• Stated task
Please set down exactly the lines of the listing below from the line containing "window_jambs();" through the line containing "import math", both lines included, leaving out all other lines.

• Information supplied
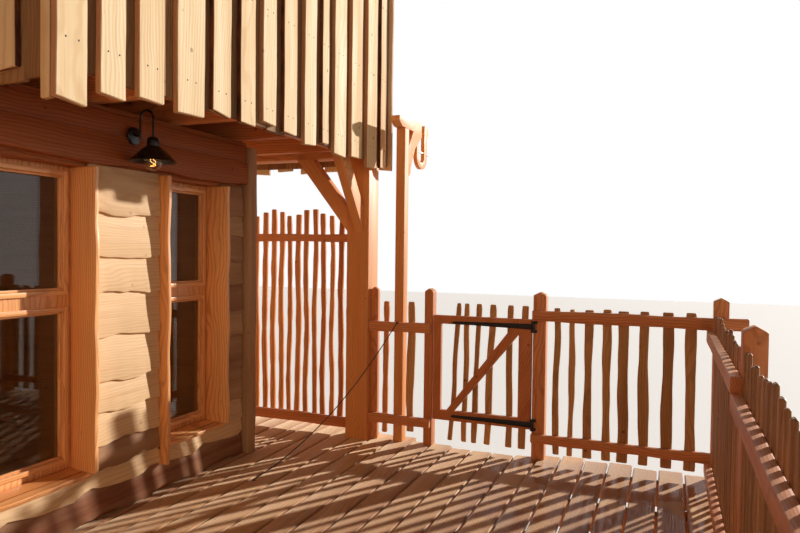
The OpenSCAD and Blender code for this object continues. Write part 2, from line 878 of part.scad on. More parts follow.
module back_railing() {
    color("chocolate") {
        bar(gate_right, plan_x / 2, fence_y - rail_t, fence_y, rail_top_z - rail_deep, rail_top_z);
        bar(gate_right, x_edge + 20, fence_y - rail_t, fence_y, deck_h + 125, deck_h + 190);
        for (i = [0 : len(back_pales) - 1])
            translate([gate_right + back_pales[i][0], fence_y + pale_t, deck_h + 50])
            pale(back_pales[i][1], rail_h - 32 + 8 * sin(i * 140), i, pale_t);
    }
}

side_rail_h = 1005;
side_drop = 65;
side_pitch = 103;

// One bay of the right railing, between the posts at y0 and y1
module side_bay(y0, y1, top, seed) {
    x = x_edge - rail_t;
    n = floor((y1 - y0) / side_pitch);
    bar(x, x_edge, y0 - post_s, y1, deck_h + top - 75, deck_h + top);
    bar(x, x_edge, y0 - post_s, y1, deck_h + 70, deck_h + 140);
    for (i = [0 : n - 1])
        translate([x_edge, y0 + (y1 - y0) * (i + 0.5) / n, deck_h - 30])
        rotate([0, 0, 90]) pale(72, side_rail_h + 135 + 20 * sin((i + seed) * 77), i + seed, pale_t);
}

module right_railing() {
    color("chocolate")
    for (i = [0 : 2]) {
        y1 = i == 0 ? fence_y - rail_t : side_posts_y[i - 1];
        side_bay(side_posts_y[i] + post_s, y1, side_rail_h - (i == 0 ? 0 : side_drop), i * 31);
    }
}

module near_railing() {
    y = side_posts_y[2];
    x0 = x_wall + corner_t;
    n = floor((x_edge - rail_t - x0) / 150);
    color("chocolate") {
        bar(x0, x_edge - rail_t, y + 20, y + 20 + rail_t, rail_top_z - rail_deep, rail_top_z);
        bar(x0, x_edge - rail_t, y + 20, y + 20 + rail_t, deck_h + 125, deck_h + 190);
        for (i = [0 : n - 1])
            translate([x0 + 75 + i * 150, y + 20, deck_h + 40])
            pale(64, rail_h + 12 * sin(i * 140), i, pale_t);
    }
}

gate_x0 = gate_left + gate_play;
gate_x1 = gate_right - hinge_play;
gate_low = deck_h + 210;
gate_high = deck_h + 1012;
stile_w = 60;
hinge_stile_w = 95;
low_rail_h = 75;
top_rail_h = 64;
gate_t = 45;

module gate_frame() {
    y0 = gate_front;
    y1 = gate_front + gate_t;
    ax = gate_x0 + stile_w;
    bx = gate_x1 - hinge_stile_w;
    z0 = gate_low + low_rail_h;
    z1 = gate_high - top_rail_h;
    color("chocolate") {
        bar(gate_x0, ax, y0, y1, gate_low, gate_high);
        bar(bx, gate_x1, y0, y1, gate_low, gate_high);
        bar(ax, bx, y0, y1, gate_low, z0);
        bar(ax, bx, y0, y1, z1, gate_high);
        plate_xz([
            [ax + 47, z0], [ax + 110, z0], [bx, z1 - 50], [bx, z1], [bx - 52, z1]
        ], y0, y1);
    }
}

// Pales of the gate lean a little: the middle of each foot and head from the free stile's edge,
// and the width
leaning_pales = [
    [129, 188, 40], [240, 251, 44], [314, 344, 44], [416, 451, 54], [582, 584, 50], [682, 696, 52]
];

module gate_pales() {
    y = gate_front + gate_t + pale_t;
    low = deck_h + 45;
    high = deck_h + 1108;
    color("peru")
    for (p = leaning_pales)
        plate_xz([
            [gate_x0 + p[0] - p[2] / 2, low], [gate_x0 + p[0] + p[2] / 2, low],
            [gate_x0 + (p[0] + p[1]) / 2 + p[2] / 2 + 4, (low + high) / 2],
            [gate_x0 + p[1] + p[2] / 2, high], [gate_x0 + p[1] - p[2] / 2, high],
            [gate_x0 + (p[0] + p[1]) / 2 - p[2] / 2 + 4, (low + high) / 2]
        ], y - pale_t, y);
}

strap_z = [gate_low + 38, gate_high - 50];

module gate_straps() {
    tip = gate_x0 + 142;
    color("black")
    for (z = strap_z) {
        difference() {
            union() {
                plate_xz([
                    [tip, z], [tip + 25, z + 10], [pin_x, z + strap_w / 2],
                    [pin_x, z - strap_w / 2], [tip + 25, z - 10]
                ], gate_front - strap_t, gate_front);
                translate([pin_x, pin_y, z - strap_w / 2]) cylinder(h = strap_w, r = knuckle_r, $fn = 32);
            }
            translate([pin_x, pin_y, z - strap_w]) cylinder(h = 2 * strap_w, r = pin_r + 0.08, $fn = 32);
        }
    }
}

// The fixed half of a hinge: a leaf on the post, a barrel above and one below the strap's own,
// and the pin through all three
leaf_h = 84;
barrel_gap = 1.5;

module gate_pintles() {
    color("black")
    for (z = strap_z) {
        translate([pin_x, pin_y, z - leaf_h / 2]) cylinder(h = leaf_h, r = pin_r, $fn = 32);
        for (half = [[z - leaf_h / 2, z - strap_w / 2 - barrel_gap], [z + strap_w / 2 + barrel_gap, z + leaf_h / 2]]) {
            translate([pin_x, pin_y, half[0]]) cylinder(h = half[1] - half[0], r = knuckle_r, $fn = 32);
            bar(pin_x - 4, pin_x + 26, pin_y + 4, fence_y, half[0], half[1]);
        }
    }
}

// The arm rises a little towards the block, and a curved brace carries it
arm_low = deck_h + hoist_h - 110;
arm_top = [deck_h + hoist_h - 36, deck_h + hoist_h - 18];

module hoist_post() {
    color("peru")
    bar(hoist_x, hoist_x + hoist_w, fence_y, fence_y + hoist_d, deck_h - post_down, arm_low);
}

module hoist_arm() {
    y0 = fence_y - 114;
    y1 = fence_y + hoist_reach;
    back = fence_y + hoist_d;
    color("peru") {
        plate_yz([[y0, arm_top[0]], [y0, arm_low + 35], [y0 + 60, arm_low], [y1, arm_low], [y1, arm_top[1]]],
                 hoist_x, hoist_x + hoist_w);
        plate_yz([
            [back, arm_low - 130], [back + 98, arm_low + 2], [y1, arm_low + 2], [y1, arm_low - 20],
            [y1 - 27, arm_low - 40], [y1 - 88, arm_low - 85], [y1 - 145, arm_low - 130],
            [back + 84, arm_low - 220], [back + 44, arm_low - 296], [back + 39, arm_low - 342],
            [back, arm_low - 370]
        ], hoist_x + 1, hoist_x + hoist_w);
    }
}

// The block is a U-shaped plank against the arm's end, open at the top
block_t = 32;
block_w = 242;
near_leg = 40;
far_leg = 63;
bow_z = -275;
bow_h = 100;
slot_w = block_w - near_leg - far_leg;

// The lower half of an ellipse, from left to right
function bow(x, a, b) = [for (k = [180 : 12 : 360]) [x + a * cos(k), bow_z + b * sin(k)]];

module hoist_block() {
    y0 = fence_y + hoist_reach;
    color("tan")
    difference() {
        translate([hoist_x, y0, deck_h + hoist_h])
        rotate([90, 0, 90])
        linear_extrude(block_t)
        polygon(concat(
            [[near_leg, -16], [0, -16]],
            bow(block_w / 2, block_w / 2, bow_h),
            [[block_w, -100], [block_w + 28, -65], [block_w + 30, -22], [block_w + 18, -6], [block_w - far_leg, 0]],
            [for (p = [15 : -1 : 0]) bow(near_leg + slot_w / 2, slot_w / 2, 46)[p]]
        ));
        translate([hoist_x + block_t / 2, y0 - 1, bolt_z]) rotate([-90, 0, 0])
            cylinder(h = block_w + 2, r = bolt_r + 0.2, $fn = 32);
    }
}

// The steel bolt that the hoist rope runs over, across the slot of the block
bolt_r = 7;
bolt_z = deck_h + hoist_h - 232;

module hoist_bolt() {
    y0 = fence_y + hoist_reach;
    color("silver")
    translate([hoist_x + block_t / 2, y0, bolt_z]) rotate([-90, 0, 0]) {
        translate([0, 0, -8]) cylinder(h = block_w + 70, r = bolt_r, $fn = 32);
        translate([0, 0, block_w + 42]) cylinder(h = 14, r = 12, $fn = 32);
    }
}

// The hoist rope: from its knot on the fence rail down to the gap between two deck boards
rope_r = 4;
rope_sides = 8;
rope_steps = 15;
rope_sag = 0.57;
rope_from = [x_wall + 963, fence_y - 56, deck_h + 940];
rope_to = [x_wall + 444, fence_y - 1191, deck_h + 8];

// The rope's line in plan is straight. Its height falls by a curve that eases towards the deck.
function rope_at(s) = let (p = rope_from + s * (rope_to - rope_from))
    [p[0], p[1], rope_to[2] + (rope_from[2] - rope_to[2]) * (1 - s) * (1 - rope_sag * s)];
rope_route = [for (i = [0 : rope_steps]) rope_at(i / rope_steps)];
rope_run = rope_to - rope_from;
rope_side = [-rope_run[1], rope_run[0], 0] / norm([rope_run[0], rope_run[1]]);
rope_up = cross(rope_side, rope_run) / norm(rope_run);

function rope_ring(p) = [
    for (k = [0 : rope_sides - 1])
        p + rope_r * (cos(k * 360 / rope_sides) * rope_side + sin(k * 360 / rope_sides) * rope_up)
];

module hoist_rope() {
    n = len(rope_route);
    m = rope_sides;
    color("black")
    polyhedron(
        points = [for (p = rope_route) each rope_ring(p)],
        faces = concat(
            [[for (k = [0 : m - 1]) k]],
            [for (i = [0 : n - 2], k = [0 : m - 1])
                [i * m + k, (i + 1) * m + k, (i + 1) * m + (k + 1) % m, i * m + (k + 1) % m]],
            [[for (k = [m - 1 : -1 : 0]) (n - 1) * m + k]]
        )
    );
}

// A knot on the fence rail and one on the deck hold the rope's two ends
knot_r = 11;

module rope_knots() {
    color("black") {
        translate([rope_from[0], fence_y - rail_t - knot_r, rope_from[2]]) rotate([0, 90, 0])
            cylinder(h = 24, r = knot_r, $fn = 24, center = true);
        translate([rope_to[0] - 3, rope_to[1] - 5, deck_h]) cylinder(h = 22, r = knot_r, $fn = 24);
    }
}

stilts();
stilt_braces();
main_beams();
floor_joists();
edge_joist();
terrace_boards();
gallery_boards();
cabin_floor();
terrace_wall();
far_wall();
near_wall();
back_wall();
corner_boards();
terrace_header();
terrace_siding();
outer_siding();
window_jambs();
window_sills();
window_frames();
window_glass();
entry_door();
wall_lamp();
lamp_bulb();
heavy_posts();
knee_braces();
cross_beam();
edge_beam();
upper_joists();
upper_floor();
upper_side_walls();
gable_walls();
side_cladding();
gable_cladding();
gable_windows();
roof_rafters();
roof_covering();
ridge_cap();
gallery_lattice();
railing_posts();
short_fence();
back_railing();
right_railing();
near_railing();
gate_frame();
gate_pales();
gate_straps();
gate_pintles();
hoist_post();
hoist_arm();
hoist_block();
hoist_bolt();
hoist_rope();
rope_knots();
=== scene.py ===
# %% [markdown]
# # A tree house on stilts, dressed in larch
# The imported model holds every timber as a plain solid. This lesson lays the looks over it:
# waney boards, debarked sticks, planed posts, a lamp, a rope and the light of a studio.
# All lengths are metres, Z is up, and the ground is at zero.

import math

import bmesh
import bpy
import numpy as np
from mathutils import Matrix, Vector


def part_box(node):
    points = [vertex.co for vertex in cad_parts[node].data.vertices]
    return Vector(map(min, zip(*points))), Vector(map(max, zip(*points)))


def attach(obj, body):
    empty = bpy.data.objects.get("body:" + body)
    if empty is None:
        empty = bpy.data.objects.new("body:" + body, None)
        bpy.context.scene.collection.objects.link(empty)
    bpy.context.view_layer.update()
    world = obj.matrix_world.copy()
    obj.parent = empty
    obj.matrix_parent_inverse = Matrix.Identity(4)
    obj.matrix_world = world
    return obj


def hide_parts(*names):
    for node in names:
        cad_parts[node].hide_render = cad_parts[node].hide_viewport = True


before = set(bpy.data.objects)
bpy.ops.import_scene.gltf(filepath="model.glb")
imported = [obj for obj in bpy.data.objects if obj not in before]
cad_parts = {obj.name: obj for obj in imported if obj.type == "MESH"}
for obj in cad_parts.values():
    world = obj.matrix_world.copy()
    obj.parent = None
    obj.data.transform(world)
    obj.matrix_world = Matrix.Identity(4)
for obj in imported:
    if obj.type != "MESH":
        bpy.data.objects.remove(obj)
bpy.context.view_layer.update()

# %% [markdown]
# The levels and lines of the house come from the solids themselves, so that every piece made
# here sits on what carries it.

# %% Levels and lines
deck_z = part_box("terrace_boards")[1][2]
wall_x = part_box("terrace_wall")[1][0]
back_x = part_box("back_wall")[0][0]
near_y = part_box("terrace_wall")[0][1]
far_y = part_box("terrace_wall")[1][1]
edge_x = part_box("edge_joist")[1][0]
fence_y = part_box("edge_joist")[1][1]
over_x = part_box("edge_beam")[1][0]
over_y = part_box("edge_beam")[1][1]
soffit_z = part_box("edge_beam")[0][2]
floor_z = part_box("upper_floor")[1][2]
X, Y, up = np.eye(3)
print("deck", deck_z, "wall", wall_x, "fence", fence_y, "soffit", soffit_z)

# %% [markdown]
# The camera stands on the deck at eye height, 1.5 m above the boards, looks along the cabin wall
# to the gate, and has the photograph's mild wide angle. Its roll is small but real: the whole
# picture leans by two thirds of a degree.

# %% Camera
camera_data = bpy.data.cameras.new("camera")
camera_data.lens = 29.67
camera_data.sensor_width = 36.0
camera_data.clip_start = 0.05
camera_data.clip_end = 400.0
camera = bpy.data.objects.new("camera", camera_data)
bpy.context.scene.collection.objects.link(camera)
bpy.context.scene.camera = camera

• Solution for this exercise
window_jambs();
window_sills();
window_frames();
window_glass();
entry_door();
wall_lamp();
lamp_bulb();
heavy_posts();
knee_braces();
cross_beam();
edge_beam();
upper_joists();
upper_floor();
upper_side_walls();
gable_walls();
side_cladding();
gable_cladding();
gable_windows();
roof_rafters();
roof_covering();
ridge_cap();
gallery_lattice();
railing_posts();
short_fence();
back_railing();
right_railing();
near_railing();
gate_frame();
gate_pales();
gate_straps();
gate_pintles();
hoist_post();
hoist_arm();
hoist_block();
hoist_bolt();
hoist_rope();
rope_knots();
=== scene.py ===
# %% [markdown]
# # A tree house on stilts, dressed in larch
# The imported model holds every timber as a plain solid. This lesson lays the looks over it:
# waney boards, debarked sticks, planed posts, a lamp, a rope and the light of a studio.
# All lengths are metres, Z is up, and the ground is at zero.

import math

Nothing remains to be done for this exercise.